Q12. Can the Silhouette Coefficient be used to evaluate hierarchical clustering algorithms? If so, how?

Ans.

Yes, the Silhouette Coefficient can be used to evaluate hierarchical clustering algorithms. Here's how you can apply it:

- Perform hierarchical clustering using the algorithm of your choice on the dataset.
- Generate a dendrogram, which is a tree-like structure representing the hierarchical clustering result.
- Determine the optimal number of clusters by analyzing the dendrogram or using a suitable criterion (e.g., the elbow method).
- Cut the dendrogram at the desired number of clusters to obtain the final clustering result.
- Calculate the Silhouette Coefficient for each data point in the clustering result.

The Silhouette Coefficient for hierarchical clustering can be calculated in a similar way as for other clustering algorithms, by considering both the average intra-cluster distance and the average nearest inter-cluster distance.

However, when using the Silhouette Coefficient for hierarchical clustering, it's important to note the potential impact of the hierarchical structure on the metric. The Silhouette Coefficient assumes non-overlapping clusters, whereas hierarchical clustering can produce overlapping clusters at different levels of the hierarchy. In such cases, the Silhouette Coefficient may not provide accurate results or may not be the most suitable metric.

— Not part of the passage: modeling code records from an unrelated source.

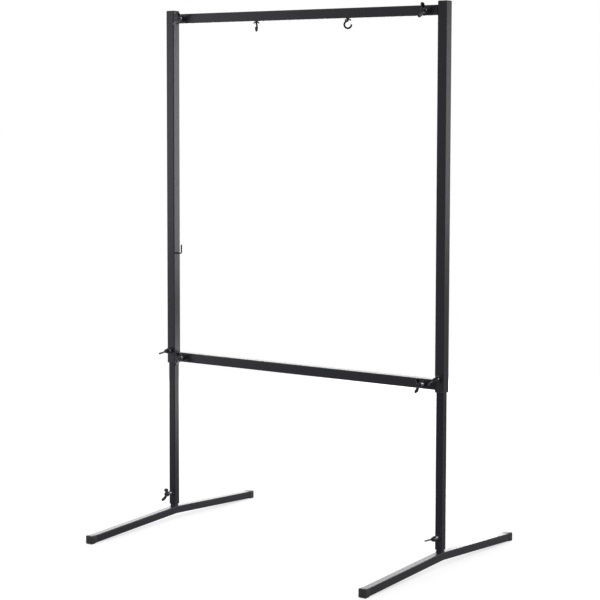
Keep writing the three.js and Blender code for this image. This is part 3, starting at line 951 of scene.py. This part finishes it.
def add_world():
    world = bpy.data.worlds.new("studio")
    bpy.context.scene.world = world
    world.use_nodes = True
    tree = world.node_tree
    background = tree.nodes["Background"]
    path = tree.nodes.new("ShaderNodeLightPath")
    direction = tree.nodes.new("ShaderNodeTexCoord").outputs["Generated"]
    split = tree.nodes.new("ShaderNodeSeparateXYZ")
    tree.links.new(direction, split.inputs[0])
    height = spread(tree, split.outputs["Z"], *SKY_RISE)
    sideways = spread(tree, maths(tree, "ABSOLUTE", split.outputs["X"]), *SKY_SIDES)
    mirrored = maths(tree, "MULTIPLY", height, sideways)
    strength = tree.nodes.new("ShaderNodeMix")
    strength.data_type = "FLOAT"
    tree.links.new(path.outputs["Is Glossy Ray"], strength.inputs[0])
    strength.inputs[2].default_value = AMBIENT
    tree.links.new(mirrored, strength.inputs[3])
    shown = tree.nodes.new("ShaderNodeMix")
    shown.data_type = "FLOAT"
    tree.links.new(path.outputs["Is Camera Ray"], shown.inputs[0])
    tree.links.new(strength.outputs[0], shown.inputs[2])
    shown.inputs[3].default_value = BACKDROP
    background.inputs["Color"].default_value = (1, 1, 1, 1)
    tree.links.new(shown.outputs[0], background.inputs["Strength"])


def add_sun(name, direction, strength, angle):
    lamp = bpy.data.lights.new(name, "SUN")
    lamp.energy = strength
    lamp.angle = math.radians(angle)
    made = bpy.data.objects.new(name, lamp)
    bpy.context.collection.objects.link(made)
    made.rotation_euler = Vector(direction).to_track_quat("Z", "Y").to_euler()


def add_softbox(name, place, target, size, power):
    lamp = bpy.data.lights.new(name, "AREA")
    lamp.shape = "RECTANGLE"
    lamp.size, lamp.size_y = size
    lamp.energy = power
    made = bpy.data.objects.new(name, lamp)
    bpy.context.collection.objects.link(made)
    made.location = place
    made.rotation_euler = (Vector(place) - Vector(target)).to_track_quat("Z", "Y").to_euler()
    made.visible_camera = False


def add_camera():
    data = bpy.data.cameras.new("camera")
    data.sensor_width = SENSOR
    data.lens = FOCAL_PIXELS / IMAGE_SIZE * SENSOR
    data.shift_y = (CENTRE_ROW - IMAGE_SIZE / 2) / IMAGE_SIZE
    data.clip_end = CAMERA_REACH
    camera = bpy.data.objects.new("camera", data)
    bpy.context.collection.objects.link(camera)
    ahead = math.cos(CAMERA_PITCH)
    forward = Vector((-math.sin(CAMERA_YAW) * ahead, math.cos(CAMERA_YAW) * ahead, -math.sin(CAMERA_PITCH)))
    level = Vector((math.cos(CAMERA_YAW), math.sin(CAMERA_YAW), 0))
    right = math.cos(CAMERA_ROLL) * level + math.sin(CAMERA_ROLL) * level.cross(forward)
    up = right.cross(forward)
    rotation = Matrix((right, up, -forward)).transposed().to_4x4()
    camera.matrix_world = Matrix.Translation(CAMERA_PLACE) @ rotation
    bpy.context.scene.camera = camera


add_camera()
dress_nodes()
add_wing_screws()
add_nuts()
add_gong_hooks()
add_mallet_hook()
add_shoes()
add_caps()
add_bushes()
add_foot_welds()
add_floor()
add_world()
add_sun("key", *KEY)
for name, values in SOFTBOXES.items():
    add_softbox(name, *values)
bpy.context.scene.view_settings.view_transform = "Standard"
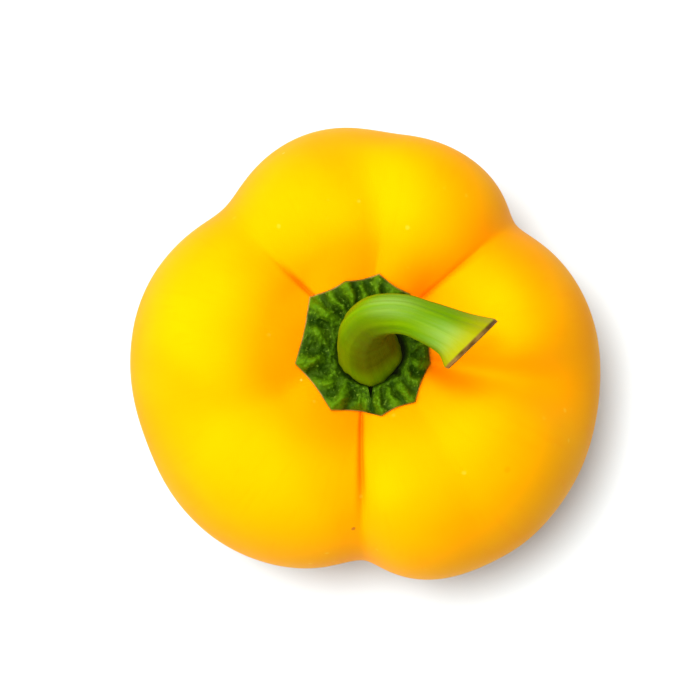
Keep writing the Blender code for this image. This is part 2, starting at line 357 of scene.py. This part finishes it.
def calyx_shape(polar, azimuth):
    """The calyx: its lower half lies along the fruit, and the upper has a seat, a lip, ribs and folds."""
    on_top = polar <= math.pi / 2
    from_middle = 1 - np.abs(1 - polar / (math.pi / 2))
    turn = np.radians(azimuth)
    outward = np.clip((from_middle - SEAT_SHARE) / (1 - SEAT_SHARE), 0, 1)
    inner = SEAT_RADIUS + crack_width(azimuth)
    reach = inner * np.minimum(from_middle / SEAT_SHARE, 1)
    reach = mix(reach, calyx_reach(azimuth), outward)
    centred = 1 - outward
    x = reach * np.cos(turn) + STEM_PATH[0].x * centred
    y = reach * np.sin(turn) + STEM_PATH[0].y * centred
    skin = skin_under(x, y)

    lip = np.clip((reach - inner) / LIP_WIDTH, 0, 1)
    lip = np.sqrt(1 - (1 - lip) ** 2)
    collar = bell(reach - inner, COLLAR_WIDTH)
    ribs = rib_share(azimuth + 6 * uneven(skin, 5 * MM, 1)) * smooth_step(0.15, 0.6, outward)
    crumple = sum(share * uneven(skin, span, seed) for share, span, seed in CRUMPLES)
    folded = corrugation(azimuth, 2.2 * uneven(skin, 3.2 * MM, 5)) * (0.8 + 0.8 * uneven(skin, 2.4 * MM, 8))
    folded *= smooth_step(0.05, 0.5, outward)
    flatter = 1 - 0.6 * smooth_step(0.5, 1.0, outward)
    height = mix(CALYX_EDGE, CALYX_COLLAR, collar)
    height += (RIB_HEIGHT * (ribs - 0.25) + CRUMPLE_HEIGHT * crumple + FOLD_HEIGHT * folded) * flatter
    edge = np.sqrt(np.clip(1 - outward**10, 0, 1))
    top = mix(SEAT_HEIGHT, skin[:, 2] + CALYX_GAP + np.maximum(height, THINNEST) * edge, lip)
    under = skin[:, 2] + CALYX_GAP
    z = np.where(on_top, top, under)
    points = np.stack((skin[:, 0], skin[:, 1], z), axis=1)
    marks = {
        # The rib mark follows the relief's height; the material paints light on the ridges and shade between
        # them.
        "rib": np.where(on_top, np.clip(0.4 + 0.2 * (ribs - 0.3) + 0.45 * crumple + 0.36 * folded, 0, 1), 0),
        "rim": np.where(on_top, smooth_step(0.965, 0.99, outward), 1),
        "crack": np.where(on_top, 1 - lip, 0),
    }
    return points, marks


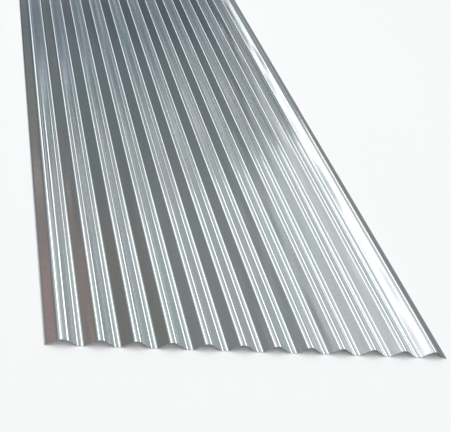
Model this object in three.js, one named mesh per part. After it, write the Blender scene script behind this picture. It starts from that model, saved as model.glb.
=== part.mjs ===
// Corrugated roofing sheet, rolled cold from one flat length of zinc coated steel.
//
// Millimetres. +Y runs along the corrugations, +X across them, and +Z up out of the crests.
// The origin is the middle of the sheet's plan, on the plane that its valleys rest on.

import * as THREE from 'three';

// Driving dimensions
const sheetLength = 2440;      // along the corrugations
const sheetThickness = 0.4;    // steel with its coating
const crestCount = 12;
const pitch = 76;              // from one crest to the next
const corrugationDepth = 18;   // from crest to valley, on one face of the sheet
const bendRadius = 16.5;       // of each crest and valley, at the middle of the thickness
const sideLap = 35;            // from the outermost crest to the side edge
const flatsPerBend = 9;        // an odd number, so that each crest and valley has a level one

// The straight flank between a crest and a valley touches both bends. The centres of the two
// bends are half a pitch apart across the sheet, and centreRise apart in height.
const halfPitch = pitch / 2;
const centreRise = 2 * bendRadius - corrugationDepth;
const centreDistance = Math.hypot(halfPitch, centreRise);
const flankAngle = Math.asin(2 * bendRadius / centreDistance) - Math.atan2(centreRise, halfPitch);

const valleyHeight = sheetThickness / 2;
const crestHeight = valleyHeight + corrugationDepth;
const outerCrest = pitch * (crestCount - 1) / 2;
const halfWidth = outerCrest + sideLap;

// One bend of the sheet's middle line, from left to right. Its flats are tangents to the true
// arc, so that crests and valleys reach their full height, and its corners lie just outside it.
function bend(x, isCrest) {
  const turnPerFlat = 2 * flankAngle / (flatsPerBend + 1);
  const reach = flankAngle - turnPerFlat / 2;
  const cornerRadius = bendRadius / Math.cos(turnPerFlat / 2);
  const centreHeight = isCrest ? crestHeight - bendRadius : valleyHeight + bendRadius;
  const middle = isCrest ? Math.PI / 2 : -Math.PI / 2;
  const start = isCrest ? middle + reach : middle - reach;
  const end = isCrest ? middle - reach : middle + reach;
  const arc = new THREE.ArcCurve(x, centreHeight, cornerRadius, start, end, isCrest);
  return arc.getPoints(flatsPerBend);
}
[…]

Therefore, when evaluating hierarchical clustering algorithms using the Silhouette Coefficient, it's important to consider the specific characteristics of the hierarchical clustering method, such as the linkage criterion and the chosen level of clustering, and assess the clustering quality accordingly. Additionally, it is advisable to complement the evaluation with other metrics or techniques that are specifically designed for hierarchical clustering evaluation, such as cophenetic correlation or dendrogram cutting methods.